The next day we were able to move into the Le Marin marina without too much drama. They are quite obviously at the limit of their ability to accommodate all the boats that want to come there. It was a bit difficult to decipher where they wanted us and when, even once we did get radio communications established. We edged between a boat full of Italians and one full of Spaniards, across the dock from a Norwegian boat and an American one. On the same dock were vast numbers of charter boats being cleaned between guests and loaded with fresh food. Everything is very French. All the charter boat guests were French, and most of the boat owners also appeared to be French. French restaurants ashore and a French boulangerie/patisserie (Yum, fresh croissants and baguettes every morning!)
Our friends Mette and Ottar, of the boat Tiril, were on the other side of the marina, and we were able to make contact with them quickly. We had met them in Pasito Blanco in the Canaries, and we knew they were going to be staying in Martinique for at least of a month. (Mette, unlike the rest of us, is still working – she does translation for the Norwegian government, one of many professions that can actually be done long-distance while you’re cruising.) We were able to have a nice dinner with Mette and Ottar at a dockside French restaurant one evening.
The next day we were back to the search for good cell phone and data coverage, since our T-mobile plan seemed to be providing nothing at all. The St. Lucia SIM card of course did nothing. This time, we were able to buy a card with an ongoing contract that promises to provide coverage in most Caribbean countries, all the way to Panama! What a relief it will be to be able to arrive at the next island and not have to worry about cell coverage. This same plan provides coverage throughout Europe. If only we’d done the trip the other direction, think how many cell phone stores we could have skipped! (FYI, it is from Digicel and for 40 Euros a month allows a healthy 30 GB of data.)
It was alternately (or simultaneously) hot and rainy in Le Marin, but we did manage to explore around the marina a bit. The area definitely seems more prosperous than St. Lucia, with clean streets and good infrastructure. There is quite a bit of street art, and many interesting buildings.
Our next stop was St. Pierre at the north end of Martinique. Looming over St. Pierre is the cloud-capped Mount Pele, a recently active volcano. In 1902, after sputtering for a few weeks, the volcano let loose with a superheated flow of volcanic gas which killed nearly 30,000 people who then lived in St. Pierre. The town has been rebuilt, but there are ruins everywhere. Anchoring is prohibited in a major part of the harbor where there are sunken ships that anchored during the eruption and burned to the waterline.
It was New Years Day, but the “8 à Huit” store was open. We were able to get some fruit, meat, cheese and various other necessaries before they closed at noon. Then we went for lunch at a small, very French restaurant, Le Tamaya. We were the only guests, so able to have an interesting conversation with the proprietors. The restaurant was named after one of the ships that went down in the harbor in 1902, and there were nautical artifacts on the walls. The food was excellent, too!

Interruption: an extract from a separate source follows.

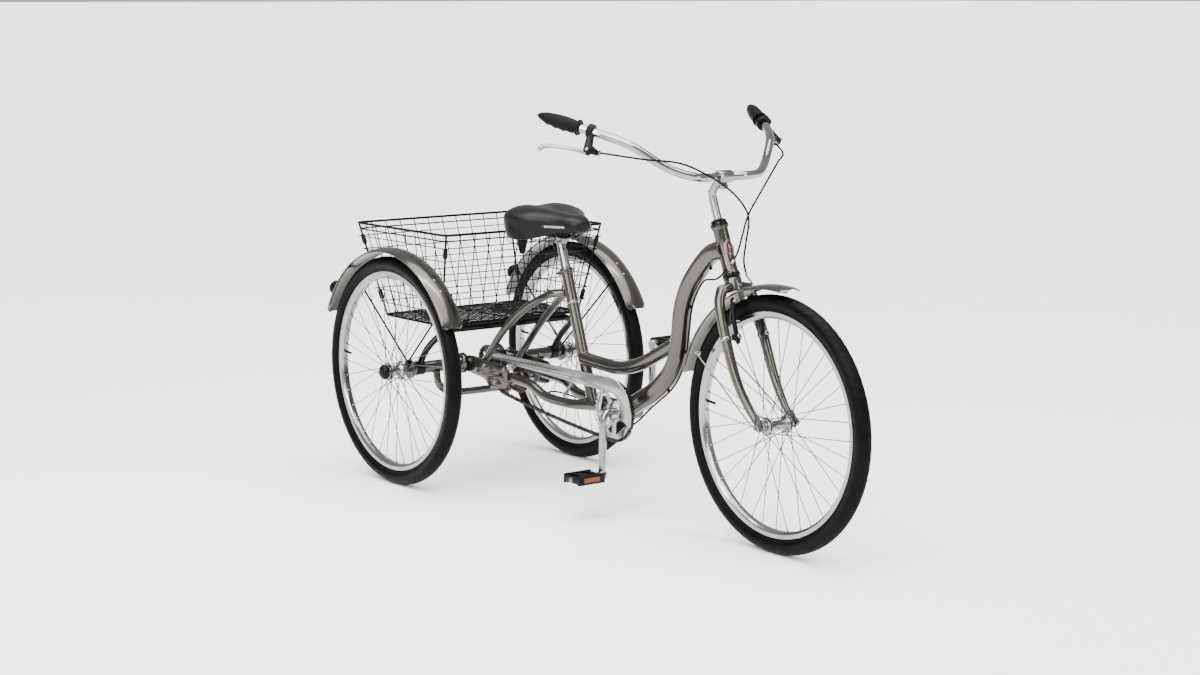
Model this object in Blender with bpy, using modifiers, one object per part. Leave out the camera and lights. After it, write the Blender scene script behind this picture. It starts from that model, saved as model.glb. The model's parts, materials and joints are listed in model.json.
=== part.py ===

From St. Pierre we crossed the channel to Dominica, continuing to Prince Rupert Bay and Portsmouth at the north end of the island. Dominica is a much more impoverished island than Martinique, from all appearances. Martinique is part of France, and is heavily supported by the French government. Dominica is an independent country, although part of the British Commonwealth.
There is no marina in Dominica, but a local association (“Portsmouth Association of Yacht Services” or PAYS) has installed a large number of mooring buoys and offers a variety of services to incoming boaters. Already we’ve gotten water taxi services to the Customs office and today we were rowed up the Indian River through a tropical mangrove swamp. Also in the boat with us was an extended family from the Czech Republic. The grandparents, aunt, uncle and cousins were just visitors, but George and his family are heading north, planning on doing the Northwest Passage this summer, and perhaps we’ll see them in the fall in the Pacific Northwest.

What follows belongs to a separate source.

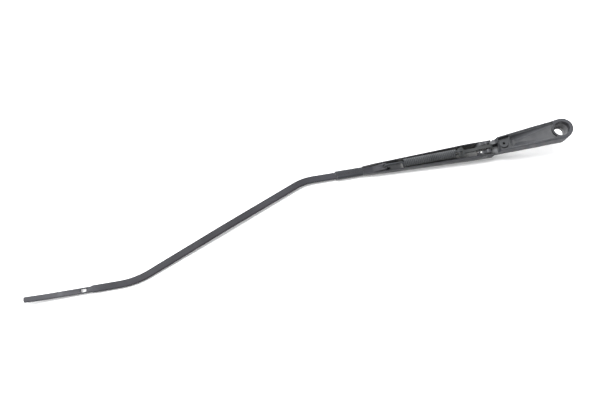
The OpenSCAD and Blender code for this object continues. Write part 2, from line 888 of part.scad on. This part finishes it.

Jerome, of PAYS, rowed us up the river to a semi-civilized outpost with tropical gardens. He showed the children a large seed which when cracked open yields an orange paste which can be used as body paint or to make meat look better than it really is. Among the sights seen along the river were crabs, fish, birds, iguana and a location where parts of Pirates of the Caribbean, Part 2 was filmed. The cabin was created to be the home of a witch… It has since been wrecked by Hurricane Maria, and the wreckage is hardly distinguishable from the jungle.
Yesterday after we visited the customs office, we walked through the town of Portsmouth. Many houses are still standing roofless, open and abandoned due to the effects of hurricane Maria, and many unusable business premises have been turned into makeshift housing. Everywhere there are piles of lumber and rebar, and the sound of hammers and drills can often be heard. We passed wrecked boats on the beach and construction equipment that is no longer usable.
When we were in St. Lucia, we were approached by an American woman, Sheron Wahl, who was soliciting funds for a Dominica recovery effort entitled “SOS Dominica - Feed My Sheep”. She was accompanied by Martin Carriere, who, it turns out, is a member of PAYS here. We elected not to contribute to the Feed My Sheep effort, in part because it has a religious basis we don’t favor, but also because Sheron had made no effort to obtain US tax-exempt status, and thus there was no real expectation of any oversight. Instead we have made a substantial contribution to the Dominica recovery effort through “Global Giving”, a highly rated American charity.
We have one more day in Dominica before we move on to Les Saintes and Guadeloupe. Tomorrow we hope to take in the Farmer’s market, and perhaps do a bit more land-based exploration.
We wish a Happy New Year to all our friends and family.